Kim: And then you’ve got economic realities. You’ve got the recessions we went through, so even the people that maybe do pledge all of a sudden have found themselves where they cannot follow through. They don’t have a job. Or people on a fixed income, and all of a sudden their income and dividends just aren’t coming in anymore. While we do get some pledges from Boomers and down, the pledges are heavily slanted towards the more senior population of the church.

Billy: I’ve always had the belief that God provides that which He is blessing. So if we’re doing His work and His will, He provides the resources. So if the money doesn’t come in, then maybe we’re not doing what we need to be doing. Maybe we need to rethink what we’re doing.

David: So, why don’t we just do away with pledging altogether?

Kim: Well, we did a few years back. We just let it go by, and lo and behold, people came by and said, “Did I miss the pledge?”

Billy: I think that was our shortcoming because there are those who wanted that, and we didn’t give them the opportunity. And some people need that physical reminder or commitment—signing their name on the dotted line—during the year when things may not be going exactly like they had thought. “OK, I made a commitment, I signed it, so I’m going to follow through with it.”

Kim: And there’s no question that people give to what they believe in. I work with four or five nonprofits around town and it’s unbelievable to me how many people there are out there that will support what they believe in. There is not a shortage of money. There’s just a shortage of communicating their message. And I’m impressed with the way that has happened here. For example, look at the special offering on October 31st last year. It was the weakest year (financially) we’ve had for a long time. And then in a single Sunday our people gave a quarter of a million dollars.

David: So is “pledging” a meaningful budget planning tool?

Kim: Back in the ’60s, if we knew that 70-75% of the budget was pledged, we felt comfortable with the budget.
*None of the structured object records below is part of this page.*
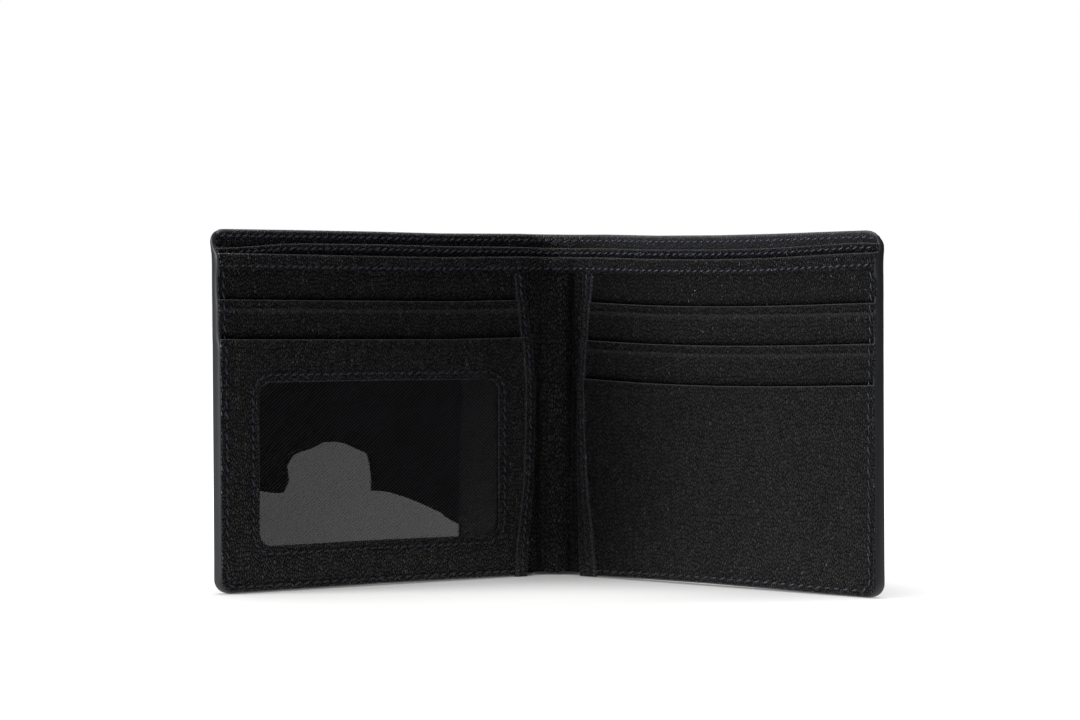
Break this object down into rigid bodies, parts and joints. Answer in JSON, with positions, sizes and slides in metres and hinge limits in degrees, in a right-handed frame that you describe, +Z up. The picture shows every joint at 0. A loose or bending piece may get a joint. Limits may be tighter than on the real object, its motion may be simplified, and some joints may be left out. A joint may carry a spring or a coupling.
{
  "type": "bifold wallet",
  "caption": "Bifold leather wallet standing part-way open, with full-width note compartments, stepped card slots and a clear identity card window; each wing folds at the spine.",
  "frame": {"origin": "foot of the spine, midway between the two fold lines, in the middle of the cover leather", "axes": "+Z up the wallet's height, +X towards the right wing, -Y the side that the wallet opens to"},
  "size_m": [0.1692, 0.0629, 0.092],
  "materials": {
    "leather_black": "pebbled grain, satin",
    "edge_paint": "smooth painted edge, satin",
    "thread_navy": "twisted thread",
    "lining_twill": "fine twill",
    "window_clear": "clear glossy film"
  },
  "bodies": {
    "spine": {"bill_divider_spine": "lining_twill", "bill_wall_spine": "lining_twill", "centre_strip": "leather_black", "cover_lining_spine": "lining_twill", "cover_spine": "leather_black", "divider_trim_spine": "leather_black", "foot_band_spine": "edge_paint", "outer_stitches_spine": "thread_navy", "stitches_spine": "thread_navy", "top_hem_spine": "leather_black"},
    "left_wing": {"base_panel_left": "leather_black", "bill_divider_left": "lining_twill", "bill_wall_left": "lining_twill", "binding_stitches_left": "thread_navy", "cover_left": "leather_black", "cover_lining_left": "lining_twill", "divider_trim_left": "leather_black", "edge_band_left": "edge_paint", "edge_stitches_left": "thread_navy", "id_pocket_lining": "lining_twill", "id_window_film": "window_clear", "id_window_frame": "leather_black", "outer_stitches_left": "thread_navy", "pocket_binding_left": "leather_black", "top_hem_left": "leather_black", "top_stitches_left": "thread_navy", "upper_card_pocket_left": "leather_black", "upper_pocket_tab_left": "lining_twill", "window_stitches": "thread_navy"},
    "right_wing": {"base_panel_right": "leather_black", "bill_divider_right": "lining_twill", "bill_wall_right": "lining_twill", "binding_stitches_right": "thread_navy", "cover_lining_right": "lining_twill", "cover_right": "leather_black", "divider_trim_right": "leather_black", "edge_band_right": "edge_paint", "edge_stitches_right": "thread_navy", "lower_card_pocket": "leather_black", "middle_card_pocket": "leather_black", "middle_pocket_tab": "lining_twill", "outer_stitches_right": "thread_navy", "pocket_binding_right": "leather_black", "top_hem_right": "leather_black", "top_stitches_right": "thread_navy", "upper_card_pocket_right": "leather_black", "upper_pocket_tab_right": "lining_twill"}
  },
  "joints": [
    {"name": "left_fold", "type": "hinge", "parent": "spine", "child": "left_wing", "pos_m": [-0.00475, 0, 0], "axis": [0, 0, 1], "range_deg": [-36.5, 53.5]},
    {"name": "right_fold", "type": "hinge", "parent": "spine", "child": "right_wing", "pos_m": [0.00475, 0, 0], "axis": [0, 0, -1], "range_deg": [-36.5, 53.5]}
  ]
}
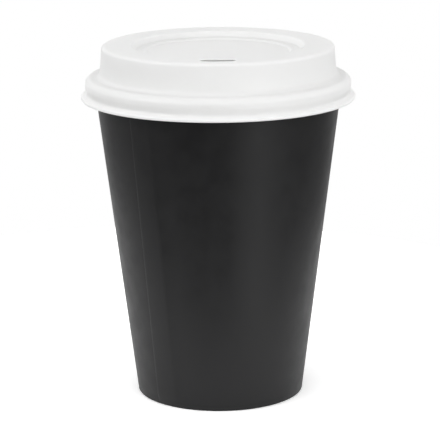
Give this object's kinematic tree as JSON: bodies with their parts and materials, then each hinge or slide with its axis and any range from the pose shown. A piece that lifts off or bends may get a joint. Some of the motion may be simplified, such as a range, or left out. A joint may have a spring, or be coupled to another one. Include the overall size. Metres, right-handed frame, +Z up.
{
  "type": "paper coffee cup",
  "caption": "Tapered paper cup for hot drinks with a rolled rim, a lapped side seam, a recessed bottom and a moulded lift-off lid with a sip slot.",
  "frame": {"origin": "middle of the foot, on the surface that the cup stands on", "axes": "+Z up through the lid; -Y is the front, where the lid's sip slot is; +X is the viewer's right"},
  "size_m": [0.0944, 0.0944, 0.1223],
  "materials": {
    "black_board": "satin coated board, black outside, white inside",
    "white_board": "uncoated white board below, film-coated above",
    "lid_plastic": "satin"
  },
  "bodies": {
    "cup": {"side_wall": "black_board", "bottom_disc": "white_board"},
    "lid": {"lid": "lid_plastic"}
  },
  "joints": [
    {"name": "lid_lift", "type": "slide", "parent": "cup", "child": "lid", "axis": [0, 0, 1], "range_m": [0, 0.04]}
  ]
}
But now we’re only receiving 50 or 55% and we’re still comfortable with our budget. So we’ve learned through the historical giving of the congregation that this doesn’t raise a big concern for us. We’re not going to look at the results of Commitment Sunday, the pledges that have been made, and then go out and start cutting programs because we’ve only received commitments for half the budget. We don’t say, “People aren’t going to give.” That’s not the case; they do give. We received close to $3.1 million in 2010; or just short of it. We only pledged $1.8 million. That was with only 30% of the family units turning in pledge cards. But historically we know more families and individuals do give. So as long those relationships hold up, First Baptist will continue to be able to execute on our mission statement and bring Heaven to Earth.

David: So, other than filling out a pledge card, what would motivate someone to think about how much to give?

Kim: I think budgeting is something that people need to be educated on, because it is a commitment to the Lord. Just like reading your Bible daily. You’ve got your time, talents and finances. You need to read everyday, become educated, put your skill sets to use, and you’ve got to give back what you’ve been given. And the way to do that is sit down and come up with a schedule… a budget. Behaviors are habits. We establish schedules to read the Bible, have prayer time and worship. Same thing should happen in the financial area by scheduling (budgeting) one’s personal finances. And I can say this, by and large, First Baptist people do have this discipline. In spite of economic environments, wars, political changes, natural disasters, and so forth, year after year after year, First Baptist people produce tremendous results. That happens because of the faithfulness of this congregation.

Billy: The New Testament talks about “generosity giving” rather than 10%. But the reason for it is that as you give, God gives back in return. And His blessings are always more than what you can give financially. And once people get a grasp of that, it can change their life. It certainly can give more opportunity for the Kingdom of Heaven to be revealed in Richmond, Virginia if they do.